STATED EXERCISE –
Set down, exactly as written, only the lines starting with the one that holds "lubricator();" and ending with the one that holds "points = np.array([vertex.co".

--- START EXTRACTED INFORMATION ---

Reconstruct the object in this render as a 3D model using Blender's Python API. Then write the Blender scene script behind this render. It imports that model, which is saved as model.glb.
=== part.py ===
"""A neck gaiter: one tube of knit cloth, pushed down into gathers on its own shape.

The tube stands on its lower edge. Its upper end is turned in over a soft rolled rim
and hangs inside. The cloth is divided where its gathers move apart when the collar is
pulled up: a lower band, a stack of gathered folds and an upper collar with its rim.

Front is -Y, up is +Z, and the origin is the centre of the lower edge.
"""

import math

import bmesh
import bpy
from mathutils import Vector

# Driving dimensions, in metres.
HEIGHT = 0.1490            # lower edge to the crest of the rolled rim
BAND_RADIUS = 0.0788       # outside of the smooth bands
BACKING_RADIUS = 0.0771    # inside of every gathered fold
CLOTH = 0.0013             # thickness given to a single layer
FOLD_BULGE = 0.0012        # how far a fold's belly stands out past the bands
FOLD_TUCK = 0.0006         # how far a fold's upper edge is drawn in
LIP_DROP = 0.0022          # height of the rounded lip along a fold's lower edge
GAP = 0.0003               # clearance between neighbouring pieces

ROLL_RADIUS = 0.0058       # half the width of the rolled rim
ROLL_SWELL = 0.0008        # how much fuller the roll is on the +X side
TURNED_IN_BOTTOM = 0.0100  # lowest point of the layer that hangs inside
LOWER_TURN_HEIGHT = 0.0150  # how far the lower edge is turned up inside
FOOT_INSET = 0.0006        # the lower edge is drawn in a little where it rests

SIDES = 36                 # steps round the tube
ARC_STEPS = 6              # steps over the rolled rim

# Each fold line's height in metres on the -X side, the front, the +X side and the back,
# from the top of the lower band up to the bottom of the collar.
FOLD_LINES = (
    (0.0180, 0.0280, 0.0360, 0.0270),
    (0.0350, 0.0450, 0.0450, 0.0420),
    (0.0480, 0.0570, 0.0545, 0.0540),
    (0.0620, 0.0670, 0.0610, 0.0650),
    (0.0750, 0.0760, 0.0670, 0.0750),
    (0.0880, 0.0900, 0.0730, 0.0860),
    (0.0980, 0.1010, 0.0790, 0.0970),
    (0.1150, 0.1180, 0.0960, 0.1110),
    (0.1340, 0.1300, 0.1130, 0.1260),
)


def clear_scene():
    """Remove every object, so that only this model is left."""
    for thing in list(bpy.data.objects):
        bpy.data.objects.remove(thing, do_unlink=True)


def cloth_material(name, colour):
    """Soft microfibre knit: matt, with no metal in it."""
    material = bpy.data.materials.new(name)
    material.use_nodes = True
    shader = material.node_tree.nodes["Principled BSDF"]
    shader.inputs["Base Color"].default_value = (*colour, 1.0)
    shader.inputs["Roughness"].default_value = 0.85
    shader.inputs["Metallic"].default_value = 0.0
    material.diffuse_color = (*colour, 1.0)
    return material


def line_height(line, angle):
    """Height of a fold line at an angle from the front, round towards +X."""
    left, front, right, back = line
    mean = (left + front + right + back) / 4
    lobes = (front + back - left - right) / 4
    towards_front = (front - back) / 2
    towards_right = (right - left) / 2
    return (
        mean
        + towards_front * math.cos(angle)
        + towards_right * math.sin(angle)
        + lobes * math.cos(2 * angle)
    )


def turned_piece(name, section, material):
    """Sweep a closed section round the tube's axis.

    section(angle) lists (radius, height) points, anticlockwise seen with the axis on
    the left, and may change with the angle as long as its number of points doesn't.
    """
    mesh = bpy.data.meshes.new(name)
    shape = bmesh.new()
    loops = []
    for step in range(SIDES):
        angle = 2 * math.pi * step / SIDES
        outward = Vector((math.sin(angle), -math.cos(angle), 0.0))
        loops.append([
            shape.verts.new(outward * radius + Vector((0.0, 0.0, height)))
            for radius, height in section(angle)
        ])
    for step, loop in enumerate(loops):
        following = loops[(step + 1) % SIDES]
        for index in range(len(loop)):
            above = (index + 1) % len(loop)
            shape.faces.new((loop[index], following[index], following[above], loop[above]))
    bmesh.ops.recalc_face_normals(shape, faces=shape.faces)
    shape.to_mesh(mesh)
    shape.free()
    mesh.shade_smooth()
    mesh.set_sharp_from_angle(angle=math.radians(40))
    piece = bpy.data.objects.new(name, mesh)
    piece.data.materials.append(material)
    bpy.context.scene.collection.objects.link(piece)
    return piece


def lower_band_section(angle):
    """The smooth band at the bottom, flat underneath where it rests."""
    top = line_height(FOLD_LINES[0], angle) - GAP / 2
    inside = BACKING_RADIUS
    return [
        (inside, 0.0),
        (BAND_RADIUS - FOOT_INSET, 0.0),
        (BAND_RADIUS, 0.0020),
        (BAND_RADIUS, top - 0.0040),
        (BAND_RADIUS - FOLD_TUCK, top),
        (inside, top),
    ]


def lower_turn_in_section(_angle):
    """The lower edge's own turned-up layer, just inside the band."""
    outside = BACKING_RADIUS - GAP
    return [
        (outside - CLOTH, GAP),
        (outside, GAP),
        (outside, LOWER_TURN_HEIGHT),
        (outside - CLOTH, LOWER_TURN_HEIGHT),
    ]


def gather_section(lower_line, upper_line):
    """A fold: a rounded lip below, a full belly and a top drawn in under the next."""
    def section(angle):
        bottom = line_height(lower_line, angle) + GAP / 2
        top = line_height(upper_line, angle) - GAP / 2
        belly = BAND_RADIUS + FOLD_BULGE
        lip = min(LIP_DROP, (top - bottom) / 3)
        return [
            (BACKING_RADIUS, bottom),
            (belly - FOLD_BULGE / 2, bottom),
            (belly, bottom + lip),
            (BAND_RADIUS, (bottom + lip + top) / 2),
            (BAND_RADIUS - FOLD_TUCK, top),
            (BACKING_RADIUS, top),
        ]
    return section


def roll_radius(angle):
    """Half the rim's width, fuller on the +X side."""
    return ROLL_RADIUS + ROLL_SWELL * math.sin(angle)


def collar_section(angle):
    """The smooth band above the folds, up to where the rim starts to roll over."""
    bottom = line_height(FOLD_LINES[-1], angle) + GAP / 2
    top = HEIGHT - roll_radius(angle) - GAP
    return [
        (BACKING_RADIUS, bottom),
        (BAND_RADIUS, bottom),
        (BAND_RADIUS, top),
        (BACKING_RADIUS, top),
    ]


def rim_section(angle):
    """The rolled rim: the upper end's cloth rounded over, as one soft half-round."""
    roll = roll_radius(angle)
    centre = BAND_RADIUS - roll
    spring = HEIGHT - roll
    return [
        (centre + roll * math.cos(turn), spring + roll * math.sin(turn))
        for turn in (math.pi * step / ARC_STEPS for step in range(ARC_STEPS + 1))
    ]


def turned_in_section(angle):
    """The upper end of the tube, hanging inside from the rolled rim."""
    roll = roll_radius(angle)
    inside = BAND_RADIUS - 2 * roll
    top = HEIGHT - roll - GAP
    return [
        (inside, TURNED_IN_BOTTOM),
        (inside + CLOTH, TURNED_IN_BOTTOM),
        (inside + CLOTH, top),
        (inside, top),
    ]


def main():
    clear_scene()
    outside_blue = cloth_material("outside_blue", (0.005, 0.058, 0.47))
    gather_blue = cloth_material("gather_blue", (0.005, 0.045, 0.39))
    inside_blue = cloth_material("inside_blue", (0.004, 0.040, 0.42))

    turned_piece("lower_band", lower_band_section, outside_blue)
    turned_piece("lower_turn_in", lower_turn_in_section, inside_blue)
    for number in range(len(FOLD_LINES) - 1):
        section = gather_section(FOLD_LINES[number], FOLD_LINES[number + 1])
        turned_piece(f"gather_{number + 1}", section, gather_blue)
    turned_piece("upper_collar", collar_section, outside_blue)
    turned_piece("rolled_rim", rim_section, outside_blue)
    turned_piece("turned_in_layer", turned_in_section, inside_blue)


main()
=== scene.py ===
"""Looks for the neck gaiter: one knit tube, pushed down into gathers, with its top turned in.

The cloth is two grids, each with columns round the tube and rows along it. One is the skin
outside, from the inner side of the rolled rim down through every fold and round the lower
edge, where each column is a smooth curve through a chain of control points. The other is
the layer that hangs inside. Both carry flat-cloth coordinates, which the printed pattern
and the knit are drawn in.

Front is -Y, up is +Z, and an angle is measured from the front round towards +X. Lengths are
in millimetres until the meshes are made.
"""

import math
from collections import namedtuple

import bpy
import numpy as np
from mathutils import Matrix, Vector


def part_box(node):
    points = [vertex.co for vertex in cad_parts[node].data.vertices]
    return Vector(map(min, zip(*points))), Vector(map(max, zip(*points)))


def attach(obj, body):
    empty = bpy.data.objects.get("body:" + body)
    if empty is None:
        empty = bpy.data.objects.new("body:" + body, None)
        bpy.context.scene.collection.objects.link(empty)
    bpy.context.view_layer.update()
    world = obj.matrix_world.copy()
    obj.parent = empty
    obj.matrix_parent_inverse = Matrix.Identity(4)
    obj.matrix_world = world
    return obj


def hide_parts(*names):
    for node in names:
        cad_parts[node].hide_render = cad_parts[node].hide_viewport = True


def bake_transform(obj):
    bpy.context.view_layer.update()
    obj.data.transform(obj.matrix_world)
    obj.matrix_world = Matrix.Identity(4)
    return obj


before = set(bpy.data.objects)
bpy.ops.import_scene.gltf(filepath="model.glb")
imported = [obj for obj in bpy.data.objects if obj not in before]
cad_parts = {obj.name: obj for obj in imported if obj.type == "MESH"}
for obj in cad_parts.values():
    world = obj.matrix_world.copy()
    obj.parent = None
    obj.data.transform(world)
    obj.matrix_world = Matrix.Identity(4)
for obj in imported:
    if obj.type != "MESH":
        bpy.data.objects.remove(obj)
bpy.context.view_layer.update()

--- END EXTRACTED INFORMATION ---
--- START EXTRACTED INFORMATION ---

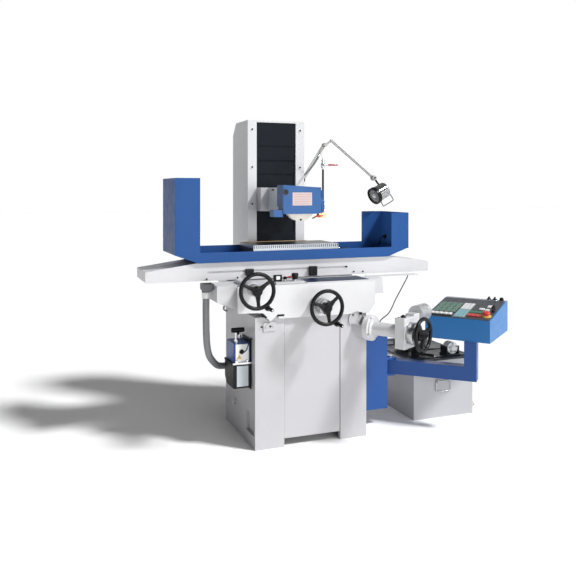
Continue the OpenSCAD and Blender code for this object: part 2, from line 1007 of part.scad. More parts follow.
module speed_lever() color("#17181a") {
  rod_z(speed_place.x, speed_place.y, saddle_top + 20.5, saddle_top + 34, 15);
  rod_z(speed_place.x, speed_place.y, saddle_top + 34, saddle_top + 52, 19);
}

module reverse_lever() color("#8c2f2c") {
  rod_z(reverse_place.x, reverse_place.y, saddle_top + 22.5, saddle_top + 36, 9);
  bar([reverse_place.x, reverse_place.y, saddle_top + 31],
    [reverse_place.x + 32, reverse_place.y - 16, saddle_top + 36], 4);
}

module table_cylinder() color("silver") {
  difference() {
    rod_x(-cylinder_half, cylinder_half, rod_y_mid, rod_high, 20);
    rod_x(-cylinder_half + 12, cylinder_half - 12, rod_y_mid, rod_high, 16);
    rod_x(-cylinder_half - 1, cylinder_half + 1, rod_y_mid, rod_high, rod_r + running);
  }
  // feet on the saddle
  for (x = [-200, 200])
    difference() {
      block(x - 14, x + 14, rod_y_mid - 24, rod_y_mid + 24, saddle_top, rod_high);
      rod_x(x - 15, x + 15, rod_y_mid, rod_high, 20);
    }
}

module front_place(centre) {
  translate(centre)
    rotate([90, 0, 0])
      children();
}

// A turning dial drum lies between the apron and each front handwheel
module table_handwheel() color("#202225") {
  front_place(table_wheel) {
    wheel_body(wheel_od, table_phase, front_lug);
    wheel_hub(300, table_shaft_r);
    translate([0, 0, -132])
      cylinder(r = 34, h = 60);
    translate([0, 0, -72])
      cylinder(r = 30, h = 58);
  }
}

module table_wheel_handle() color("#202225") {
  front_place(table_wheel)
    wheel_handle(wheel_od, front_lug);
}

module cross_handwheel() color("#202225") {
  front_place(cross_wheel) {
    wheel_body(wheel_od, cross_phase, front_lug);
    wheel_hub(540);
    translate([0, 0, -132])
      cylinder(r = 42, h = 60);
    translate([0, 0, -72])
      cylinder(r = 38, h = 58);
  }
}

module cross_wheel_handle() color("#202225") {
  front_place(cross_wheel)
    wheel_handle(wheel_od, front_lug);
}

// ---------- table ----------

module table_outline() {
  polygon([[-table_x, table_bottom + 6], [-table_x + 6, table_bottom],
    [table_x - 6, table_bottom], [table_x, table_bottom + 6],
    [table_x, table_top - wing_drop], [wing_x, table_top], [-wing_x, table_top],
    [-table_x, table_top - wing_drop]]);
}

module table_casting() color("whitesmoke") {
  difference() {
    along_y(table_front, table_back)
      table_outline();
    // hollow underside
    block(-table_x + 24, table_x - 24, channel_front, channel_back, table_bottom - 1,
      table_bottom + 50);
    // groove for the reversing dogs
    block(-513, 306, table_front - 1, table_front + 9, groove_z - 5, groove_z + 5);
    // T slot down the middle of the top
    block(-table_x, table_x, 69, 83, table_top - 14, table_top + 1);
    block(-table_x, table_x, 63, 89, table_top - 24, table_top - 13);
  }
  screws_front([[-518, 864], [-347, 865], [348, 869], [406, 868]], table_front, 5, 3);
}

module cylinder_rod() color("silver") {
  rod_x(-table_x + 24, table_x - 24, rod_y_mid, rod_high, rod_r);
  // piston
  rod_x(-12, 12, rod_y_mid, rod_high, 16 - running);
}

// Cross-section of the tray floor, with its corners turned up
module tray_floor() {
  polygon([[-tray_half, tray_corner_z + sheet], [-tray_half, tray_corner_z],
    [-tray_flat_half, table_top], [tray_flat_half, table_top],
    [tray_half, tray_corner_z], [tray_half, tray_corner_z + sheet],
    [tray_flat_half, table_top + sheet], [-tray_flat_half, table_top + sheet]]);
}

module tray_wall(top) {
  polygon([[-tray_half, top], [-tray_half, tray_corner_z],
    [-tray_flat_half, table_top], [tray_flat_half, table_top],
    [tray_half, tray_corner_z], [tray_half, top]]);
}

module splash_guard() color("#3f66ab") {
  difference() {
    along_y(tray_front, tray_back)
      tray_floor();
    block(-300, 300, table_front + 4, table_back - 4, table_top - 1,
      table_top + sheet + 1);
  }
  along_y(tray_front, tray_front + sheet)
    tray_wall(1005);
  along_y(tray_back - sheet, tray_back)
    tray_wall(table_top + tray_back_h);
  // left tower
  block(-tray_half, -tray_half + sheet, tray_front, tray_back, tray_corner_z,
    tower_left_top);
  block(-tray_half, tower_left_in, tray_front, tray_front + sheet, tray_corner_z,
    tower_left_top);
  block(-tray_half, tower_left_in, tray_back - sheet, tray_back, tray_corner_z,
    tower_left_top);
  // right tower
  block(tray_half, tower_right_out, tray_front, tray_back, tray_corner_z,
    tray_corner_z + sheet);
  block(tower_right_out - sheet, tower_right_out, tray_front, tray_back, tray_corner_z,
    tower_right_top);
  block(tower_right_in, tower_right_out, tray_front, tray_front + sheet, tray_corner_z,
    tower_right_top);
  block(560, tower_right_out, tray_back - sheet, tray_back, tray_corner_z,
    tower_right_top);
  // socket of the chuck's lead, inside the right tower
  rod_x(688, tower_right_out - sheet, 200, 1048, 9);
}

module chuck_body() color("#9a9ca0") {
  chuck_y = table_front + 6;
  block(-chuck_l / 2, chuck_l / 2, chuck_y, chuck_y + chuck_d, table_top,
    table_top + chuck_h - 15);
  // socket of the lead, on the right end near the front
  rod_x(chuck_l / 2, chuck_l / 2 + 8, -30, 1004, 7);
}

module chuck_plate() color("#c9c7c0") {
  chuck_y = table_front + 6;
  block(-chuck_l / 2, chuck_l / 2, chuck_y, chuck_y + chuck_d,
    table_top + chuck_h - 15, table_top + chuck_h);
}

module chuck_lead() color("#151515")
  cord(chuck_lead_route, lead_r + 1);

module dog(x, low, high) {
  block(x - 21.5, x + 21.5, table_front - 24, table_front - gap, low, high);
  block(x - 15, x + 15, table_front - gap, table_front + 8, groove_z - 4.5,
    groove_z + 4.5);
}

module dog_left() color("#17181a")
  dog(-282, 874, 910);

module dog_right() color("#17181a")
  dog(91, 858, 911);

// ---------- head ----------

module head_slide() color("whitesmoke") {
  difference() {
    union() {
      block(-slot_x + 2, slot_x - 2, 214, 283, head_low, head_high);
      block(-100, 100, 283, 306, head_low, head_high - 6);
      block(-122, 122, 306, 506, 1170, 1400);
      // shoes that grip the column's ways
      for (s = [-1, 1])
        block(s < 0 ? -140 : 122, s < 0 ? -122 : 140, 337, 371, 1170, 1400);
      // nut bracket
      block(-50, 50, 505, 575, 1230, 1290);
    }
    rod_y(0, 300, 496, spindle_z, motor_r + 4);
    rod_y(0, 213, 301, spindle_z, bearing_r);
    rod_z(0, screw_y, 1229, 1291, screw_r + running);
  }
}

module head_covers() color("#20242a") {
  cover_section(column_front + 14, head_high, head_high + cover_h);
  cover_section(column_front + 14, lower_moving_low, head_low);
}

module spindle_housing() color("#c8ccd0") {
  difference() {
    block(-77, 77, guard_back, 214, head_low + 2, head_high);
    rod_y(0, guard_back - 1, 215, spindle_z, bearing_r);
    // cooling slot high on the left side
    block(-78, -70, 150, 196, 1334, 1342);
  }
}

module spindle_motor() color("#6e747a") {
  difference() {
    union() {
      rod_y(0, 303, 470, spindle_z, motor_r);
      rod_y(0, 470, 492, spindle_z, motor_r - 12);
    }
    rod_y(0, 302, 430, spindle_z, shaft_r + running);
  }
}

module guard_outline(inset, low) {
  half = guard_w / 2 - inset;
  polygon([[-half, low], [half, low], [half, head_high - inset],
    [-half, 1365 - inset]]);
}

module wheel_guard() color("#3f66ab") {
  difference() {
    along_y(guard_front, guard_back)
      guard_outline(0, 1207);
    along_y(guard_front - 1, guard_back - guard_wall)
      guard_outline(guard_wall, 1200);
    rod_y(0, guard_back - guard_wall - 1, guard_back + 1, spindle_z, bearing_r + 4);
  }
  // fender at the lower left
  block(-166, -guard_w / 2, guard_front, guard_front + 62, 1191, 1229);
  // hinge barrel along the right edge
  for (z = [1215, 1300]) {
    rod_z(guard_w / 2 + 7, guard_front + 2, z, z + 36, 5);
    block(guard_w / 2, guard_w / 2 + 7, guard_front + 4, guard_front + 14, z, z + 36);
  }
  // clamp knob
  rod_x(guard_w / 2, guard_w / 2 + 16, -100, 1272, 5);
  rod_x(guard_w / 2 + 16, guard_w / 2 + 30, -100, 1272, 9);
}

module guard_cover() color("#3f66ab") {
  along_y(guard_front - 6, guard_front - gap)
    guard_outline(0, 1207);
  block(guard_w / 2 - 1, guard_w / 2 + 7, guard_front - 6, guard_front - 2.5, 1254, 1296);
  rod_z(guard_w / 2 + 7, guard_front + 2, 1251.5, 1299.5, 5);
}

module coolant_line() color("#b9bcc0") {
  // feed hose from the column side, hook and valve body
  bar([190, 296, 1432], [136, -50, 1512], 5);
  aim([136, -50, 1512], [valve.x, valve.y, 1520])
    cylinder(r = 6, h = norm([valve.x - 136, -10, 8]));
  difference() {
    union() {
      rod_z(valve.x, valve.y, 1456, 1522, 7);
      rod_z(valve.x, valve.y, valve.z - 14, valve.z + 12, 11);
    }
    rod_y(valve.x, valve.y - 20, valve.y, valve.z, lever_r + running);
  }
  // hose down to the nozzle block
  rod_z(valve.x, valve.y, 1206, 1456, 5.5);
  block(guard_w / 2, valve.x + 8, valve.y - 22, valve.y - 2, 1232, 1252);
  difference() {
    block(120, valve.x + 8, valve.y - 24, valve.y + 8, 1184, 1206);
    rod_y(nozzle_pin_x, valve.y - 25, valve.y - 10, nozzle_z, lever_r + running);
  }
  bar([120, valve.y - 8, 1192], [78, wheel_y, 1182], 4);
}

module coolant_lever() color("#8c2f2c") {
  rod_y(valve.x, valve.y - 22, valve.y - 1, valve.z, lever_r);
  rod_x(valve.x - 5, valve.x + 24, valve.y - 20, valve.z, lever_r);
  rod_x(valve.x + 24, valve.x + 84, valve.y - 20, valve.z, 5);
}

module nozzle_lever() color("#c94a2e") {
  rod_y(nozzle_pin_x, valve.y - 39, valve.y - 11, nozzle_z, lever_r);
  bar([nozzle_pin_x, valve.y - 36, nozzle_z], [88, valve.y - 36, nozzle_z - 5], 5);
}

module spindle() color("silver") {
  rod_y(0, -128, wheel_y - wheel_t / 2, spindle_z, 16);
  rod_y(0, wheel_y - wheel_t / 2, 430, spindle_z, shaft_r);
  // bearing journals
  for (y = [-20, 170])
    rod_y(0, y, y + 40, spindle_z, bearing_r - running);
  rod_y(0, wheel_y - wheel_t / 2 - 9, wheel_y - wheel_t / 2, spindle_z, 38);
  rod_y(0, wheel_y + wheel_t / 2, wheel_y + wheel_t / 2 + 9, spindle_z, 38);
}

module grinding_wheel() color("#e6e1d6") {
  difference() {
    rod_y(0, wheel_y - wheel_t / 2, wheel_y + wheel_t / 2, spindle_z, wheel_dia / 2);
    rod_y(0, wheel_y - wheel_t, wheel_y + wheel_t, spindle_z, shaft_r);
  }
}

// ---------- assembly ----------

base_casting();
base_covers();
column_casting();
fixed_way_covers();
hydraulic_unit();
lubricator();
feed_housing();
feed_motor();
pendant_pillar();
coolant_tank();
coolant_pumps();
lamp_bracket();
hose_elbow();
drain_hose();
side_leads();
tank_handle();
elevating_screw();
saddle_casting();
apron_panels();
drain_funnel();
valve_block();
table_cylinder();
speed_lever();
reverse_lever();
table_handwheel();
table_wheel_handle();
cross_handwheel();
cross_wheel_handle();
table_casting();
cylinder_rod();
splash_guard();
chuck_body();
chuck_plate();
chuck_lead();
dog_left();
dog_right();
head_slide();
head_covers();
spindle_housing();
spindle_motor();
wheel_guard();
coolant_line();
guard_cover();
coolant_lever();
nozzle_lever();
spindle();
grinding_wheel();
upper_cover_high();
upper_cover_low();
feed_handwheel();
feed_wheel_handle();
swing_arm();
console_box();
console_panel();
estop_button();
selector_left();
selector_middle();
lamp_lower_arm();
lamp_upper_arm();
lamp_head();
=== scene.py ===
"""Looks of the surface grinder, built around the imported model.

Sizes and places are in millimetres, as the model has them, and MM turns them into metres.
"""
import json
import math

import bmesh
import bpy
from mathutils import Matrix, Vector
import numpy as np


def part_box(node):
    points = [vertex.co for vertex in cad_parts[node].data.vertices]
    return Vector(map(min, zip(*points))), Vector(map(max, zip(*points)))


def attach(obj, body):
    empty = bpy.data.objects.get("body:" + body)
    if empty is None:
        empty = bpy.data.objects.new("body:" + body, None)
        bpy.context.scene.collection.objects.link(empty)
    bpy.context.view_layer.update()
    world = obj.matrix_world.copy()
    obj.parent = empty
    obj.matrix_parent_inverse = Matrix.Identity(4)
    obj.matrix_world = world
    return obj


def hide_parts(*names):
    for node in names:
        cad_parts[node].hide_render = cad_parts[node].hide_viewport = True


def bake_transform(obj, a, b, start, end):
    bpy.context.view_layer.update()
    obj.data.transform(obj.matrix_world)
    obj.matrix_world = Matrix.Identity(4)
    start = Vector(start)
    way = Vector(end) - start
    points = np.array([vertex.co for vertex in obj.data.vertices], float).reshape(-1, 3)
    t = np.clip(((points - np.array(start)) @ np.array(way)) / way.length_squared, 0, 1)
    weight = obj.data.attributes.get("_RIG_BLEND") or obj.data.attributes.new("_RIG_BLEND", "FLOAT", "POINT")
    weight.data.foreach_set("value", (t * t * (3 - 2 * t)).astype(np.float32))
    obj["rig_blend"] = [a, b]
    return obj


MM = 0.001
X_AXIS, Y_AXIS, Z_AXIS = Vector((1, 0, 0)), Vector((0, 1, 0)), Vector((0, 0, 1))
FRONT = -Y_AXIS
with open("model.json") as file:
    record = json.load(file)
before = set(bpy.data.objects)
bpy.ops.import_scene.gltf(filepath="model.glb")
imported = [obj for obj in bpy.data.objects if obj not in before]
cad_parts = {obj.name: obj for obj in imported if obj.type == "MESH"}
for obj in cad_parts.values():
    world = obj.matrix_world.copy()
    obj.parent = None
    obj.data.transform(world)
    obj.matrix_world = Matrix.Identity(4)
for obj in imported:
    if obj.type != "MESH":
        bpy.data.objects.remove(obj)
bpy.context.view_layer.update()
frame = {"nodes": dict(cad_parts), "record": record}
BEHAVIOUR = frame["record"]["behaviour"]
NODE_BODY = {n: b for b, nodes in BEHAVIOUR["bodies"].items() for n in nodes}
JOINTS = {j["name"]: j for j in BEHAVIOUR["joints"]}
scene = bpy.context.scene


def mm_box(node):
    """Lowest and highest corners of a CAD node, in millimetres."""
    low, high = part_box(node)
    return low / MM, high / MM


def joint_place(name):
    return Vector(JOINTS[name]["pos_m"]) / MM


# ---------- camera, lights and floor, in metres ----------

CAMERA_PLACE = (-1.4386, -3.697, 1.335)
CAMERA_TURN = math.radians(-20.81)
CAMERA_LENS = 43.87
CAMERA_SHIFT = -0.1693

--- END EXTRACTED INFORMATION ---

CORRECT ANSWER –
lubricator();
feed_housing();
feed_motor();
pendant_pillar();
coolant_tank();
coolant_pumps();
lamp_bracket();
hose_elbow();
drain_hose();
side_leads();
tank_handle();
elevating_screw();
saddle_casting();
apron_panels();
drain_funnel();
valve_block();
table_cylinder();
speed_lever();
reverse_lever();
table_handwheel();
table_wheel_handle();
cross_handwheel();
cross_wheel_handle();
table_casting();
cylinder_rod();
splash_guard();
chuck_body();
chuck_plate();
chuck_lead();
dog_left();
dog_right();
head_slide();
head_covers();
spindle_housing();
spindle_motor();
wheel_guard();
coolant_line();
guard_cover();
coolant_lever();
nozzle_lever();
spindle();
grinding_wheel();
upper_cover_high();
upper_cover_low();
feed_handwheel();
feed_wheel_handle();
swing_arm();
console_box();
console_panel();
estop_button();
selector_left();
selector_middle();
lamp_lower_arm();
lamp_upper_arm();
lamp_head();
=== scene.py ===
"""Looks of the surface grinder, built around the imported model.

Sizes and places are in millimetres, as the model has them, and MM turns them into metres.
"""
import json
import math

import bmesh
import bpy
from mathutils import Matrix, Vector
import numpy as np


def part_box(node):
    points = [vertex.co for vertex in cad_parts[node].data.vertices]
    return Vector(map(min, zip(*points))), Vector(map(max, zip(*points)))


def attach(obj, body):
    empty = bpy.data.objects.get("body:" + body)
    if empty is None:
        empty = bpy.data.objects.new("body:" + body, None)
        bpy.context.scene.collection.objects.link(empty)
    bpy.context.view_layer.update()
    world = obj.matrix_world.copy()
    obj.parent = empty
    obj.matrix_parent_inverse = Matrix.Identity(4)
    obj.matrix_world = world
    return obj


def hide_parts(*names):
    for node in names:
        cad_parts[node].hide_render = cad_parts[node].hide_viewport = True


def bake_transform(obj, a, b, start, end):
    bpy.context.view_layer.update()
    obj.data.transform(obj.matrix_world)
    obj.matrix_world = Matrix.Identity(4)
    start = Vector(start)
    way = Vector(end) - start
    points = np.array([vertex.co for vertex in obj.data.vertices], float).reshape(-1, 3)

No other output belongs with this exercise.